To be sure, all the fixes to the TF-30’s compressor stall problem weren’t just for air combat. A compressor stall on a combat-loaded F-14 during a catapult takeoff could also be a big problem. The engines are far enough apart so that with one stalled, and the other blazing away in full after burner, enough roll-to-yaw could be generated in short order to put you on your back. Those Martin-Baker seats might have been zero-zero, but as the airplane rapidly rolled from wings-level to inverted, your odds of surviving an ejection decreased exponentially.
Now about Top Gun. During Vietnam we were focused primarily on MIG-17s and MIG-21s. It turns out that the A-4 is a very good MIG-17 simulator, and the F-5 is a very good MIG-21 simulator.
But let’s digress here a minute and talk about the air war in Korea. At the start of the war, the MIG-15 was the superior air-to-air machine, even compared to early versions of the F-86. But later on, the US put bigger engines in the F-86 and bolted up the leading edge slats. Then the F-86 ruled the skies.
The same thing happened to the Top Gun A-4’s: The Navy bolted up the slats and installed big engines. The durn things were small and hard-to-see, had a thrust-to-weight close to 1:1, and could turn on a dime. In an F-14A, you could get in real trouble in a knife-fight with one of those hopped up A-4s. So – you tried to set the fight up to play to your strengths – which were your radar and missiles – and his weaknesses (but you always conceded GCI, which for him was like radar and an extra set of eyeballs).
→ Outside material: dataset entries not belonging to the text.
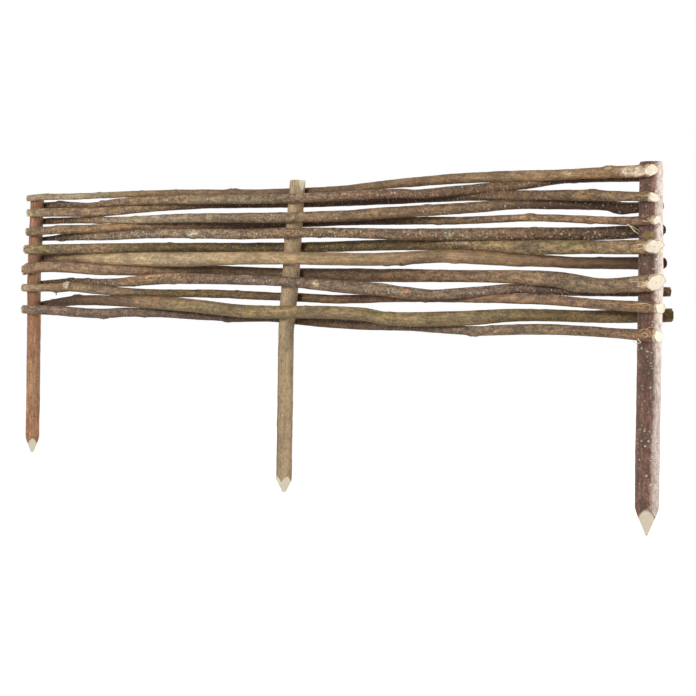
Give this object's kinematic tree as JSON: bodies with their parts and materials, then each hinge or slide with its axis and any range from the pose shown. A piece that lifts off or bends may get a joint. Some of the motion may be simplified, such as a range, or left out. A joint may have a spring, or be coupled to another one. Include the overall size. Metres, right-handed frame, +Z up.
{
  "type": "woven hazel bed edging",
  "caption": "Low garden border panel of round hazel rods woven in and out of pointed wooden stakes, driven into soil to edge a bed.",
  "frame": {"origin": "on the middle stake's axis at soil level, where the stakes' legs go into the ground", "axes": "+X along the edging to the right as seen from its face, +Y away from that viewer, +Z up"},
  "size_m": [1.2039, 0.0698, 0.4712],
  "materials": {
    "bark_tan": "smooth tan bark, olive to warm brown, fine pale pores",
    "bark_speckled": "brown bark with many pale pores",
    "bark_purple": "dark purple-brown bark with pale pores",
    "bark_grey": "grey-brown bark",
    "bark_olive": "tan-olive bark",
    "stake_bark_red": "reddish-brown bark in lengthwise bands",
    "stake_bark_grey": "grey-tan bark with olive edges",
    "stake_bark_dark": "dark purple-brown bark with pale pores",
    "cut_wood": "fresh cream cut wood at the ends and points"
  },
  "bodies": {
    "root": {"left_stake": "stake_bark_red", "middle_stake": "stake_bark_grey", "right_stake": "stake_bark_dark", "rod_01": "bark_tan", "rod_02": "bark_speckled", "rod_03": "bark_purple", "rod_04": "bark_grey", "rod_05": "bark_olive", "rod_06": "bark_speckled", "rod_07": "bark_olive", "rod_08": "bark_tan", "rod_09": "bark_purple", "rod_10": "bark_speckled", "rod_11": "bark_grey", "rod_12": "bark_olive", "rod_13": "bark_purple"}
  },
  "joints": []
}
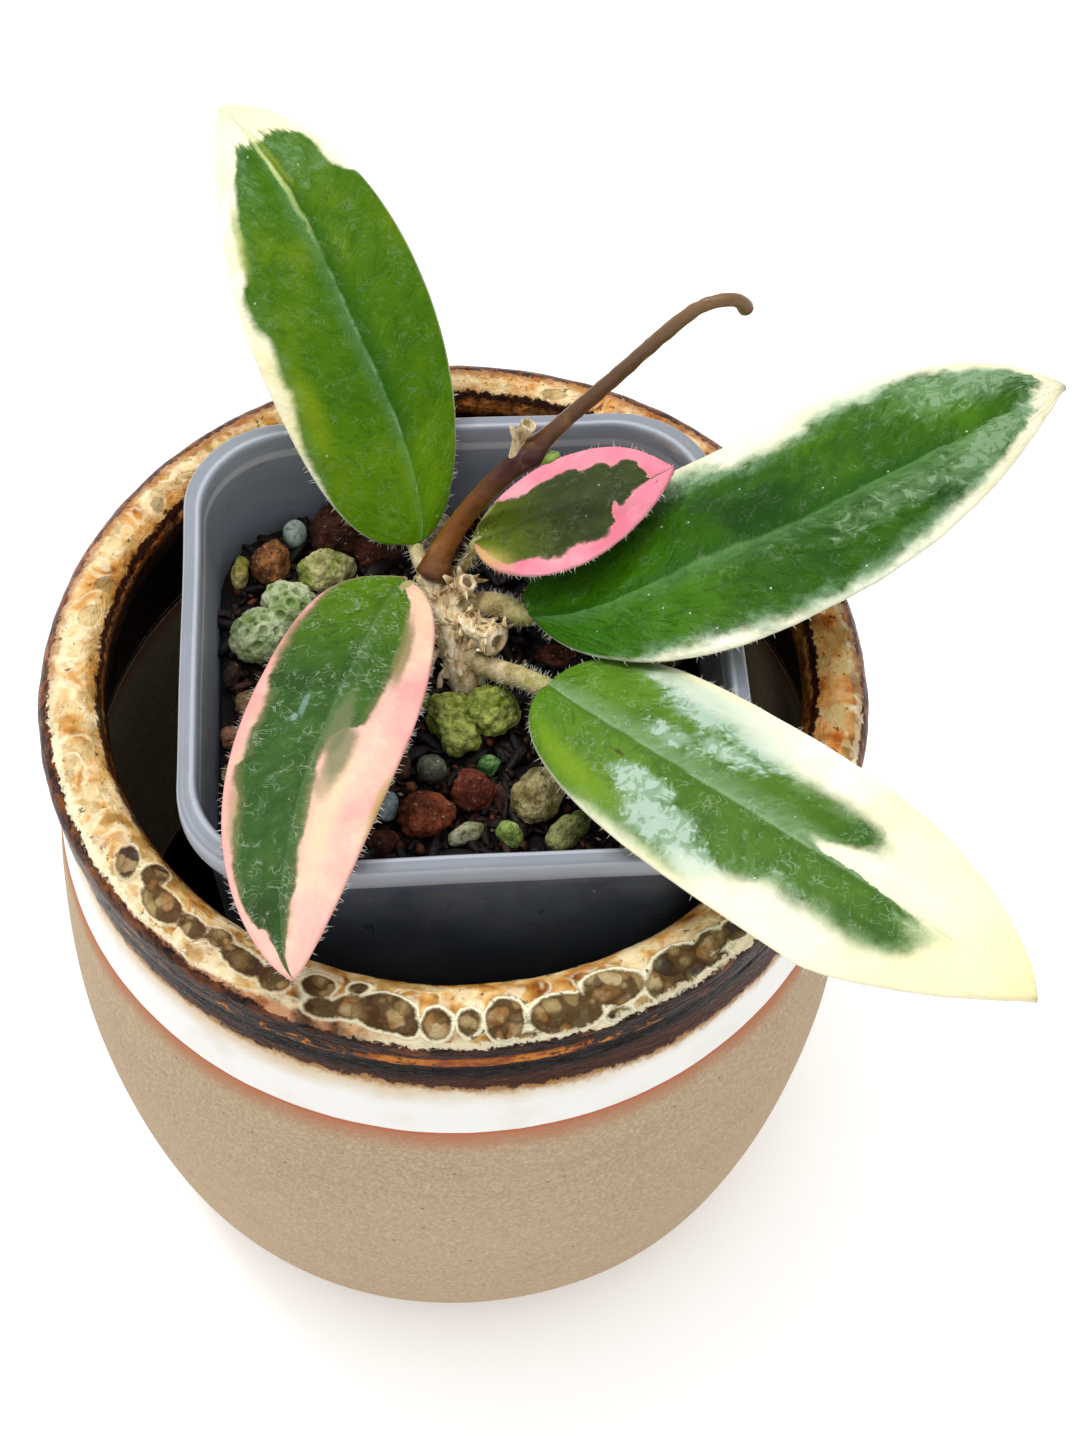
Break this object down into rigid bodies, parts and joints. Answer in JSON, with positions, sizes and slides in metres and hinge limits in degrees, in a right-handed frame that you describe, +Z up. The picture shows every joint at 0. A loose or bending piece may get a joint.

We’ll I’m sure you’re bored by now with an old man’s reminisces. In closing, my advice would be to let bygones be bygones, and to look to the future. The F-22 is deploying to Langley AFB as we speak, and Russia and China are partnering up in defense technology. The JSF is coming along, and you could reasonably conclude we’re in another Cold War-style arms race. The GWOT is critical right now, but it’s not the only game in town.